As with other Palestinian authors, such as Nevien Shabneh and the new Palestinian anthology, The Book of Ramallah, a clear link between home, its produce and food is made by Hayek. Scents and tastes of orange blossom water, lemon and sugar permeate the texts and links her homeland to experiences where the author travels. Tangible echoes like the ones in where her hair is massaged with oil, then massaged with oil bought in exile, in a European supermarket, further enhance the realism of everyday life in displacement with the more romantic and yearned for experiences of a lost home. The nostalgic notions of home are naturally juxtaposed against the difficulty of ever finding a permanent one:
“I have recently moved to my eighth home since leaving Gaza, not counting friends’ sofas and my old office…For too long, I have feared settling down anywhere, so that I can blame my eternal sense of being out of place on my constant movement.”
I loved the tangible links between everyday objects and how they were linked to something much deeper for the author. These nuances increase empathy and connection between the writer and her readers, with collective experiences of displacement or even the longing for missing family and friends.
What transports the reader along with the author are the echoing reminders of home and none are so symbolic as the sambac, the “haze of the fragrant sambac shrub” echoes through the book and its importance is described in the author’s note: “The sambac embodies her resilience—a word that has been overused but that nonetheless is full of meaning and truth.”

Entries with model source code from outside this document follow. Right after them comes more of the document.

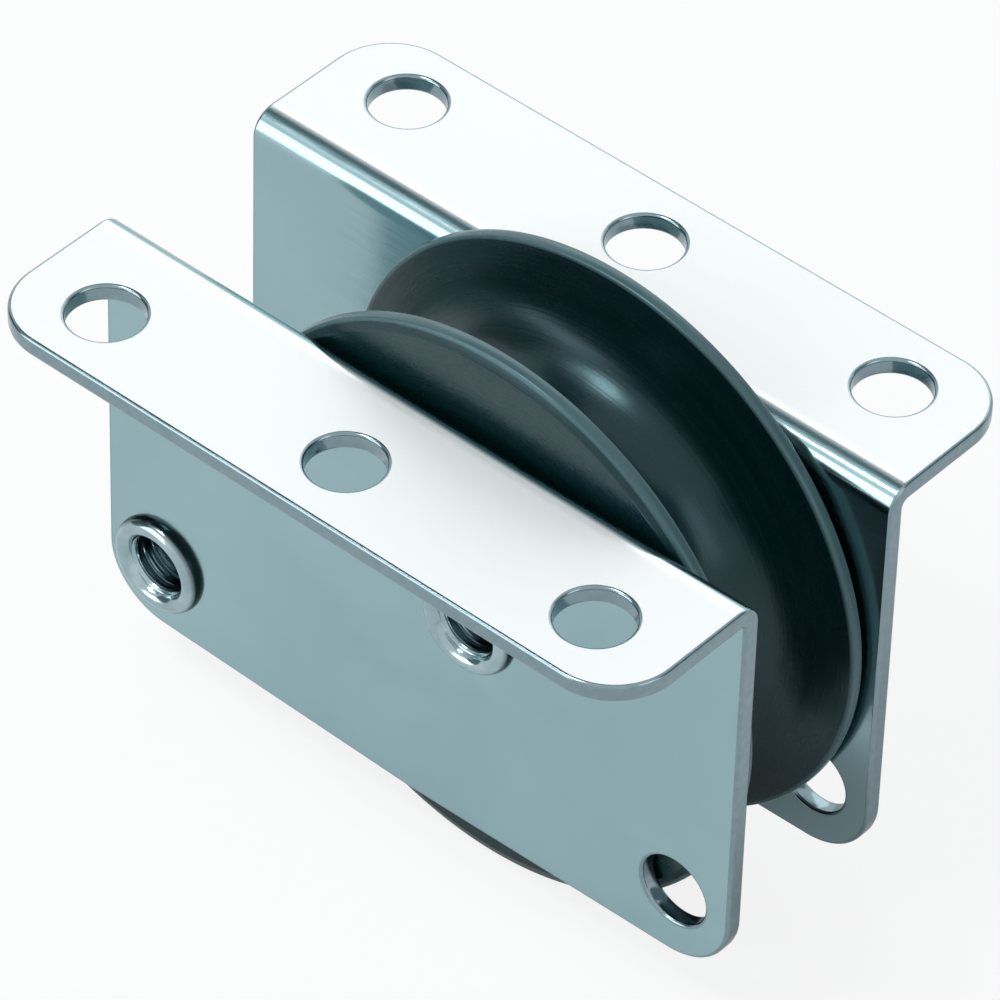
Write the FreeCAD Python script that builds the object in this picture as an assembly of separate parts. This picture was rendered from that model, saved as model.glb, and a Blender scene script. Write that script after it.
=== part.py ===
import FreeCAD, Part
import math
import os

# Sheave exit box: two bent cheek plates riveted together round a grooved sheave.
# Millimetres. The origin is the centre of the flange hole pattern on the undersides of
# the flanges, where the box bears on the deck or mast. +Z points out of the deck, +X
# towards the open holes, and +Y to the left of someone who looks along +X.

# Cheek plates, bent from one thickness of sheet
sheet = 1.6
plate_length = 65.7
cheek_gap = 15.3
flange_reach = 16.0
cheek_depth = 40.7
lower_edge_rise = 0.8
bend_radius = 3.5
flange_corner_radius = 5.8
lower_corner_radius = 5.8
edge_break = 0.3

# Holes in the flanges, and at the lower corners of the cheeks
fastener_hole_diameter = 6.4
fastener_pitch = 25.0
fastener_row_spacing = 34.8
fasteners_per_flange = 3
corner_hole_end_distance = 5.6
corner_hole_edge_distance = 6.5

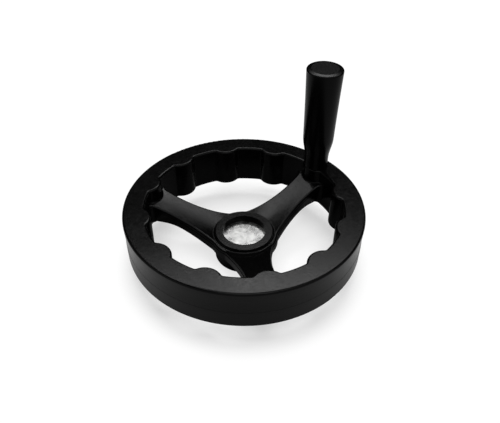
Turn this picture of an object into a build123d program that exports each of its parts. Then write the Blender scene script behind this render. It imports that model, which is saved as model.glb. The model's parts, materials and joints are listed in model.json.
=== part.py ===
"""Machine handwheel: a three-spoked moulded wheel with a steel hub bush and a revolving side handle.

Frame: origin at the centre of the hub's lower face, +Z up the bore towards the operator, +X along
the spoke that carries the handle. Sizes are in millimetres, angles in degrees.
"""
import os
from math import atan2, degrees, hypot, radians, sqrt, tan

from build123d import *

# ---- Rim: a solid ring with finger lobes round its inner wall ------------------------------------
rim_radius = 80.0               # outer wall at the top face
rim_width = 14.2                # outer wall to the inner wall between two lobes
rim_height = 28.9
rim_base = 15.9                 # how far the hub stands below the rim
rim_edge_radius = 1.5
parting_drop = 16.3             # parting ledge below the top face
parting_ledge = 0.4
upper_wall_draft = 2.8          # the wall leans in from the top face down to the ledge
lower_wall_draft = 1.3

lobe_count = 12
lobe_radius = 11.1
lobe_height = 4.3               # how far a lobe stands out of the inner wall
lobe_corner_radius = 2.0

# ---- Hub: a boss below the web and a collar above it ---------------------------------------------
hub_radius = 20.2
hub_height = 21.5
hub_edge_radius = 0.8
collar_rise = 2.7               # collar above the web
collar_foot_radius = 1.1
collar_wall = 5.3
recess_depth = 4.9              # bush face below the collar's edge
hub_foot_radius = 2.5           # corner between the boss and the underside of the web

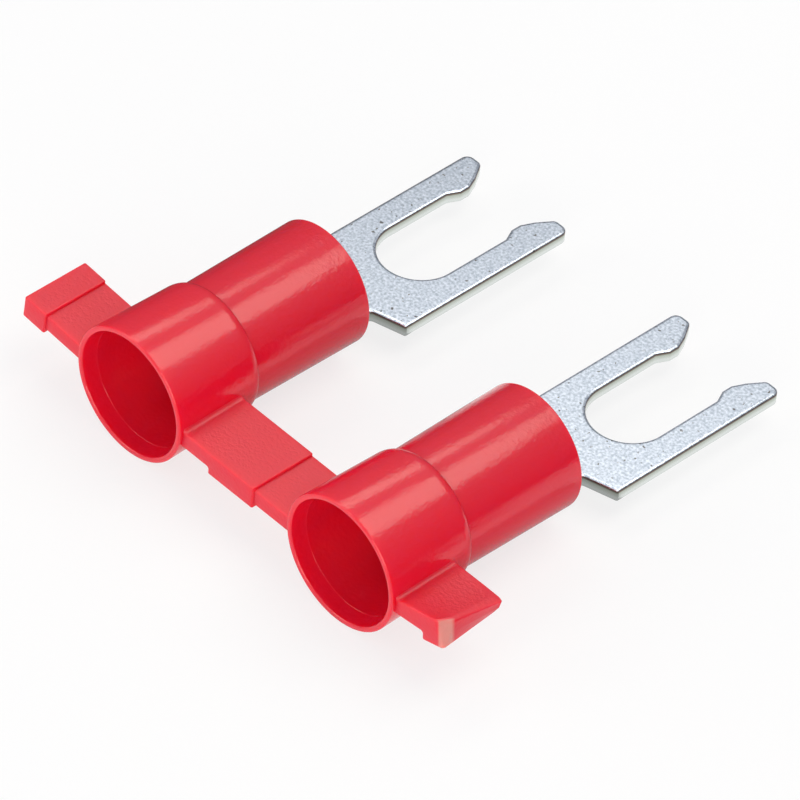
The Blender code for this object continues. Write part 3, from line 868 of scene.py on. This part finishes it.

I found it refreshing to read something so candid from such a young and brave writer. Hajar Press has had the vision to support a developing author at a crucial point in her career. Indeed, Hayek credits the publisher for allowing her to have “a safe space” to share her experiences. Unflinching in its raw honesty, it allows us to connect more deeply with her experiences of girlhood.
I would recommend Sambac to adult readers who appreciate intimate portrayals of experience as this will not disappoint, but I urge a slight degree of caution with respect to younger readers due to some of the content.